SUPPLIED DATA
────────────────────────────────────────

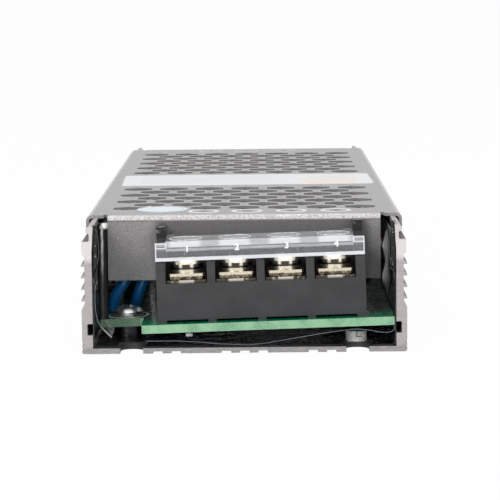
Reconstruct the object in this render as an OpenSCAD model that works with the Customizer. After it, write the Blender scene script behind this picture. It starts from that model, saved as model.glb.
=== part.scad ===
// Slim switching power supply: extruded U base, bent mesh cover, screw terminals at both ends.
// +X is to the right seen from the output end, +Y runs to the input end, +Z is up.
// Depths are counted from the output end; z = 0 is the underside of the base.

/* [Case] */
// Width over the fins
case_w = 62; // [58:0.5:70]
// Length of the base
case_l = 194; // [180:1:230]
// Height to the top of the cover
case_h = 25; // [23:0.1:30]

/* [Base extrusion] */
// Thickness of the floor
floor_t = 1.05; // [1:0.05:1.5]
// Thickness of a side wall at its plain blocks
wall_t = 2.05; // [1.8:0.05:2.4]
// Height at which the fins start
fin_z = 10.15; // [9:0.05:11]
// Number of fins on each side
fin_count = 4; // [3:1:5]
// Depth of the gaps between fins
fin_depth = 0.66; // [0.3:0.01:0.9]
// Width of the grooves under the floor
groove_w = 1.8; // [1:0.1:2.4]
// Depth of the grooves under the floor
groove_d = 0.4; // [0.2:0.05:0.6]
// Width of the open mounting slots
slot_w = 4.4; // [4.2:0.1:5.2]
// Depth of the open mounting slots
slot_d = 5.5; // [4.6:0.05:6]
// Distance of the mounting slots from the middle
slot_x = 21.6; // [20:0.1:23]
// Height of the channel inside each wall
channel_h = 2.2; // [1:0.1:3]
// Depth of the channel inside each wall
channel_d = 1.04; // [0.4:0.02:1.1]

/* [Cover] */
// Thickness of the cover sheet
sheet_t = 0.6; // [0.5:0.05:0.8]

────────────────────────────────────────

GOAL
Each line from the start of the listing above through the line containing "case_h = 25; // [23:0.1:30]" should be copied exactly, please, with no other lines added.

FINAL RESULT
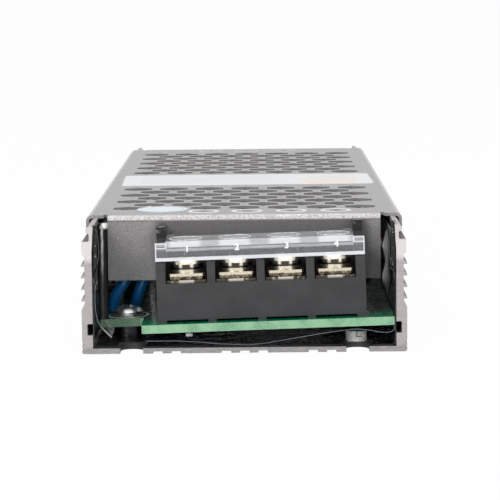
Reconstruct the object in this render as an OpenSCAD model that works with the Customizer. After it, write the Blender scene script behind this picture. It starts from that model, saved as model.glb.
=== part.scad ===
// Slim switching power supply: extruded U base, bent mesh cover, screw terminals at both ends.
// +X is to the right seen from the output end, +Y runs to the input end, +Z is up.
// Depths are counted from the output end; z = 0 is the underside of the base.

/* [Case] */
// Width over the fins
case_w = 62; // [58:0.5:70]
// Length of the base
case_l = 194; // [180:1:230]
// Height to the top of the cover
case_h = 25; // [23:0.1:30]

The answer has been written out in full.